The NHIN pilots demonstrated a successful architecture for pushing data between stakeholders, for query/response to pull data, and appropriate security protections. Many of these pilots have become production systems in their localities. This is A+ work. However, if the NHIN is to be judged on the number of transactions exchanged among cities, regions, and states, there are many factors outside of the NHIN, such as variations in state law and privacy policies that are still a work in process.

The HISPC groups documented the privacy practices in 34 states and territories. There was great sharing of experiences and best practices for polices, opt-in/opt-out models of consent, and technical security protection. This is A+ work. However, if HISPC is to be judged on the creation of a uniform national privacy policy there are many outside factors, such as HIPAA pre-emption by state laws, that are still a work in process.

Thus, to me all the efforts to date have been very successful, as measured by the goals each organization was given. Their work continues and every year brings new accomplishments.

However, the public, Congress, and the healthcare industry may have different expectations. I believe the work ahead is to set achievable expectations based on what can be widely implemented, with clear milestones and metrics for success. Here are the measurable goals I would suggest:

1. Require an EHR for every patient in the country by 2014 through the use of incentives, penalties, and regional implementation teams. ONC should monitor progress and help overcome resource and policy roadblocks.

2. In parallel with the EHR rollout, ONC/NeHC/HITSP/CCHIT/NHIN/HISPC/CMS, and the private payer community should work together to ensure 90% compliance with e-Prescribing, electronic laboratory exchange, and clinical summary exchange for all existing EHR users by the end of 2011, aligning this work with existing CMS incentives for adoption and adding new ones where needed.

3. NeHC should add data exchange goals in a stepwise fashion after 2011, based on stakeholder priorities, success of goals 1+2, and resources available.

These goals are focused, require that we ensure the interoperability specifications for the standards are easy to implement, require that we finalize the specifics of the data exchange architecture to be used, and require that we make some determination of the privacy policy that is good enough (patient controlled via a PHR or opt-in consent are my recommendations).

We can publish quarterly statistics of our progress and all stakeholders can objectively evaluate our success or failure based on well defined metrics.
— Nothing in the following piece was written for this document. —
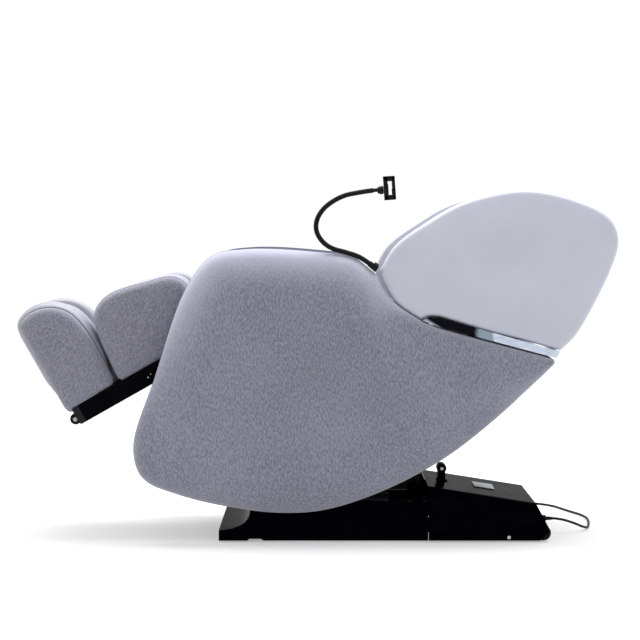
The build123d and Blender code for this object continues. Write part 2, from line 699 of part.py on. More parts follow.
def toward(a, b, distance):
    """The point that far from a on the way to b."""
    length = hypot(b[0] - a[0], b[1] - a[1])
    return a[0] + (b[0] - a[0]) * distance / length, a[1] + (b[1] - a[1]) * distance / length


def neck_socket():
    """The collar on the left armrest's end that the flexible arm turns in."""
    low, high = toward(NECK_PATH[0], NECK_PATH[1], -5), toward(NECK_PATH[0], NECK_PATH[1], 9)
    collar = bar(12, (low[0], NECK_Y, low[1]), (high[0], NECK_Y, high[1]))
    floor = toward(NECK_PATH[0], NECK_PATH[1], -1)
    past = toward(NECK_PATH[0], NECK_PATH[1], 20)
    collar -= bar(FERRULE_R + RUN, (floor[0], NECK_Y, floor[1]), (past[0], NECK_Y, past[1]))
    node("neck_socket", collar - NODES["side_panel_left"])


def gooseneck():
    bend = NECK_PATH[NECK_CUT]
    before = toward(bend, NECK_PATH[NECK_CUT - 1], NECK_GAP / 2)
    after = toward(bend, NECK_PATH[NECK_CUT + 1], NECK_GAP / 2)
    lower = neck_tube(NECK_PATH[:NECK_CUT] + [before])
    sleeve_end = toward(NECK_PATH[0], NECK_PATH[1], 30)
    starts, ends = [(x, NECK_Y, z) for x, z in (NECK_PATH[0], sleeve_end)]
    node("gooseneck_lower", lower + bar(FERRULE_R, starts, ends))
    upper = neck_tube([after] + NECK_PATH[NECK_CUT + 1 :])
    ball_x, ball_z = in_group(CLAMP, -15.6, -6)
    ball = Pos(ball_x, NECK_Y, ball_z) * Sphere(BALL_R)
    node("gooseneck_upper", upper + ball)




def phone_clamp():
    """A back plate with a socket for the neck's ball and the fixed lower jaw."""
    plate = block((-6, -22, -34), (3, 22, 12))
    socket = Pos(-9.5, 0, -6) * Rot(0, 90, 0) * Cylinder(12, 9)
    socket -= Pos(-15.6, 0, -6) * Rot(0, 90, 0) * Sphere(BALL_R + 0.05)
    guides = [block((-3, y - 6, 6), (2, y + 6, 28)) for y in (-14, 14)]
    jaw = block((3, -16, -34), (23, 16, -23))
    lip = block((15, -16, -23), (23, 16, -1))
    node("phone_clamp", CLAMP * (plate + jaw + lip + guides + socket))


def phone_clamp_jaw():
    """The sprung upper jaw, which slides up off its two guides to take a phone."""
    top = block((-6, -22, 22), (23, 22, 34))
    skirt = block((-6, -22, 12.3), (3, 22, 22))
    lip = block((15, -16, 0), (23, 16, 22))
    jaw = top + skirt + lip
    for y in (-14, 14):
        jaw -= block((-3.3, y - 6.3, 0), (2.3, y + 6.3, 28.5))
    node("phone_clamp_jaw", CLAMP * jaw)


# ---- power cord ---------------------------------------------------------------------------
CONNECTOR_LENGTH = 34
RELIEF_LENGTH = 22
CORD_ROUTE = [
    (SOCKET_X + 3.2 + CONNECTOR_LENGTH + RELIEF_LENGTH, -100, 45),
    (688, -99, 43.5),
    (710, -94, 38),
    (738, -80, 27),
    (764, -48, 13),
    (781, -6, 5.5),
    (790, 44, FLOOR_CORD_Z),
    (798, 102, FLOOR_CORD_Z),
    (805, 168, FLOOR_CORD_Z),
    (807, 236, FLOOR_CORD_Z),
    (797, 304, FLOOR_CORD_Z),
    (776, 370, FLOOR_CORD_Z),
    (757, 436, FLOOR_CORD_Z),
    (741, 500, FLOOR_CORD_Z),
    (712, 556, FLOOR_CORD_Z),
    (662, 592, FLOOR_CORD_Z),
    (602, 602, FLOOR_CORD_Z),
    (546, 592, FLOOR_CORD_Z),
]
COIL_AT = (500, 530)
COIL_MID_R = 38
PLUG_AT = (415, 520, 12.5)


def cord_radii(points):
    """Each corner's radius: 0.45 of the shorter run, over the tangent of half the turn."""
    radii = []
    for a, b, c in zip(points, points[1:], points[2:]):
        into, out = Vector(*b) - Vector(*a), Vector(*c) - Vector(*b)
        half_turn = radians(into.get_angle(out)) / 2
        radii.append(0.45 * min(into.length, out.length) / tan(half_turn))
    return radii


def power_connector():
    """The lead's connector, standing square to the inlet's face, with its tapered strain relief."""
    nose = Pos(0, 0, -4) * Box(21.5, 14, 13)
    body = Pos(0, 0, 2.5 + CONNECTOR_LENGTH / 2) * Box(25, 18, CONNECTOR_LENGTH)
    body = fillet(body.edges().filter_by(Axis.Z), 4)
    relief = Pos(0, 0, 2.5 + CONNECTOR_LENGTH) * Cone(
        6, CORD_R + 0.6, RELIEF_LENGTH, align=(Align.CENTER, Align.CENTER, Align.MIN)
    )
    node("power_connector", INLET_PLANE * (nose + body + relief))


def power_cord():
    path = FilletPolyline(*CORD_ROUTE, radius=cord_radii(CORD_ROUTE))
    tube = sweep(Plane(path @ 0, z_dir=path % 0) * Circle(CORD_R), path)
    radii = [round(r) for r in cord_radii(CORD_ROUTE)]
    share = tube.volume / (pi * CORD_R**2 * path.length)
    print("cord radii", radii, "length", round(path.length), "volume share", round(share, 4))
    node("power_cord", tube)
    ring = Pos(*COIL_AT, CORD_R * 4 / 2 + 0.5) * Cylinder(COIL_MID_R + 3 * CORD_R, CORD_R * 4)
    node("power_cord_coil", ring)


def power_plug():
    grip = Pos(*PLUG_AT) * Box(52, 30, 24)
    grip = fillet(grip.edges().filter_by(Axis.X), 7)
    pins = [Pos(PLUG_AT[0] - 35, PLUG_AT[1] + y, PLUG_AT[2]) * Rot(0, 90, 0) * Cylinder(2.4, 18) for y in (-9.5, 9.5)]
    node("power_plug", [grip] + pins)


# ---- build --------------------------------------------------------------------------------
def main():
    base_frame()
    pivot_bushes()
    base_skirt()
    rear_cover()
    power_inlet()
    rocker_switch()
    rubber_feet()
    cover_screws()
    pump_and_control()
    stop_roller()
    transport_wheels()
    tilt_actuator()
    tilt_actuator_rod()
    seat_frame()
    side_panels()
    arm_pads()
    hood_wings()
    trim_strips()
    hood_back()
    seat_and_back()
    underbody_cover()
    track_rails()
    carriage_frame()
    kneading_shaft()
    massage_arms()
    leg_frame()
    leg_pads()
    foot_frame()
    foot_end_caps()
    glide_rollers()
    foot_roller()
    leg_actuator()
    leg_actuator_rod()
    neck_socket()
    gooseneck()
    phone_clamp()
    phone_clamp_jaw()
    power_connector()
    power_cord()
    power_plug()
    os.makedirs("parts", exist_ok=True)
    for name, shape in NODES.items():
        export_step(shape, f"parts/{name}.step")
    print(len(NODES), "nodes")


main()
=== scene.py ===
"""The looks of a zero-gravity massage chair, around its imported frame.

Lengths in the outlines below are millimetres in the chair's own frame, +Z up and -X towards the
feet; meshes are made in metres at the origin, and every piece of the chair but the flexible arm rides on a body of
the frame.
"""

from math import cos, pi, radians, sin

import bmesh
import bpy
import numpy as np
from mathutils import Matrix, Vector
from mathutils.geometry import delaunay_2d_cdt


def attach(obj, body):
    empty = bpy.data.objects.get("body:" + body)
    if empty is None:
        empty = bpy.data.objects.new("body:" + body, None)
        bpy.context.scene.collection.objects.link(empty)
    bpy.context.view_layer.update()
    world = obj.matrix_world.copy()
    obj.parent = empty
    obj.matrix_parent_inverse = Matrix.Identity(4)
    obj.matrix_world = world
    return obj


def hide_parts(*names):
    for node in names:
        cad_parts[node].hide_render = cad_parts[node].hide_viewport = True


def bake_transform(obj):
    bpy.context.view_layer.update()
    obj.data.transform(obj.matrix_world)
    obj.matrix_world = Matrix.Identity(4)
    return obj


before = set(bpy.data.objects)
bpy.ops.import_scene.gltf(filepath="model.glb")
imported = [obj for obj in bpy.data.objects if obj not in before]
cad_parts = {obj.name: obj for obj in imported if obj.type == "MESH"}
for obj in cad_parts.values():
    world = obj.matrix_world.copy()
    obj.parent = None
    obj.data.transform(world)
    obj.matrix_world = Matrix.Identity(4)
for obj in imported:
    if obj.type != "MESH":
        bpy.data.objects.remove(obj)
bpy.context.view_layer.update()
MM = 0.001

# ---- the chair's frame, as the design has it ------------------------------------------------
PANEL_OUT, PANEL_IN, PANEL_EDGE, PANEL_CROWN = 360, 290, 26, 46
WING_OUT, WING_IN, WING_EDGE, WING_CROWN = 338, 262, 12, 34
LEG_HALF, LINING_HALF = 235, 206
PIPING_R = 1.1
CUSHION_HALF = 224
NECK_Y = -300


def group(origin, rise):
    """A group's frame: its X axis rises by that many degrees, seen from the chair's left."""
    return Matrix.Translation((origin[0], 0, origin[1])) @ Matrix.Rotation(radians(-rise), 4, "Y")


LEG = group((-300, 574), 29.5)
SEAT = group((144, 434), -25)
BACK = group((144, 434), 40)
CHAIR = Matrix.Identity(4)
SIDES = (("left", -1), ("right", 1))


# ---- node trees ----------------------------------------------------------------------------
class Wire:
    """An output socket that takes arithmetic."""

    def __init__(self, paint, socket):
        self.paint, self.socket = paint, socket

    def math(self, operation, other):
        return self.paint.add("ShaderNodeMath", [self, other], operation=operation)

    def __add__(self, other):
        return self.math("ADD", other)

    def __rsub__(self, other):
        return (self * -1) + other

    def __mul__(self, other):
        return self.math("MULTIPLY", other)

    def over(self, low, high):
        """0 at low, 1 at high, smooth between."""
        return self.paint.add("ShaderNodeMapRange", [self, low, high], interpolation_type="SMOOTHSTEP")


class Paint:
    """One material, built up node by node."""

    def __init__(self, name, colour, roughness=0.5, metallic=0.0, **fixed):
        self.material = bpy.data.materials.new(name)
        self.material.use_nodes = True
        self.tree = self.material.node_tree
        self.shader = self.tree.nodes["Principled BSDF"]
        self.material.diffuse_color = (*colour, 1)
        self.set("Base Color", (*colour, 1))
        self.set("Roughness", roughness)
        self.set("Metallic", metallic)
        for socket, value in fixed.items():
            self.set(socket.replace("_", " "), value)

    def set(self, socket, value):
        target = self.shader.inputs[socket]
        if isinstance(value, Wire):
            self.tree.links.new(value.socket, target)
        else:
            target.default_value = value

    def add(self, kind, values=(), output=0, **settings):
        node = self.tree.nodes.new(kind)
        for name, value in settings.items():
            setattr(node, name, value)
        for slot, value in enumerate(values):
            if isinstance(value, Wire):
                self.tree.links.new(value.socket, node.inputs[slot])
            elif value is not None:
                node.inputs[slot].default_value = value
        return Wire(self, node.outputs[output])

    def place(self, scale=(1, 1, 1), turn=0.0):
        """Object coordinates in metres, scaled, and turned about Y by that many degrees."""
        where = self.add("ShaderNodeTexCoord", output=3)
        turned = self.add("ShaderNodeMapping", [where, None, (0, radians(turn), 0)])
        return self.add("ShaderNodeMapping", [turned, None, None, scale])

    def noise(self, where, scale, detail=3, roughness=0.5):
        return self.add("ShaderNodeTexNoise", [where, None, scale, detail, roughness])

    def cells(self, where, scale):
        return self.add("ShaderNodeTexVoronoi", [where, None, scale], feature="F1")

    def axis(self, where, index):
        return self.add("ShaderNodeSeparateXYZ", [where], output=index)

    def mix(self, amount, low, high):
        """A colour between two, each a colour or a wire."""
        node = self.tree.nodes.new("ShaderNodeMix")
        node.data_type = "RGBA"
        for slot, value in ((0, amount), (6, low), (7, high)):
            if isinstance(value, Wire):
                self.tree.links.new(value.socket, node.inputs[slot])
            else:
                node.inputs[slot].default_value = value if slot == 0 else (*value, 1)
        return Wire(self, node.outputs[2])

    def bump(self, height, depth, strength=1.0):
        node = self.tree.nodes.new("ShaderNodeBump")
        node.inputs["Strength"].default_value = strength
        node.inputs["Distance"].default_value = depth
        self.tree.links.new(height.socket, node.inputs["Height"])
        self.set("Normal", Wire(self, node.outputs["Normal"]))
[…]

By setting expectations, allocating the resources, and monitoring our progress, I am confident that we as a country can do this. We put a man on the moon with 7 years of effort. When we align our strategy, resources, and strength of will, we can do anything.

2 comments:

  1. I agree with all that Dr Halamka has said, but it worries me that our reimbusement system does not yet provide the incentives for coordination of care that is facilitated by the exchange of clinical data. As long as our health care services are reimbursed on an incident basis (unrelated to outcome) rather than on an episode basis, there is not substantial financial reward for the expense or the changes in behavior need to promote the improvements that can be gained by access to information across the many settings of care.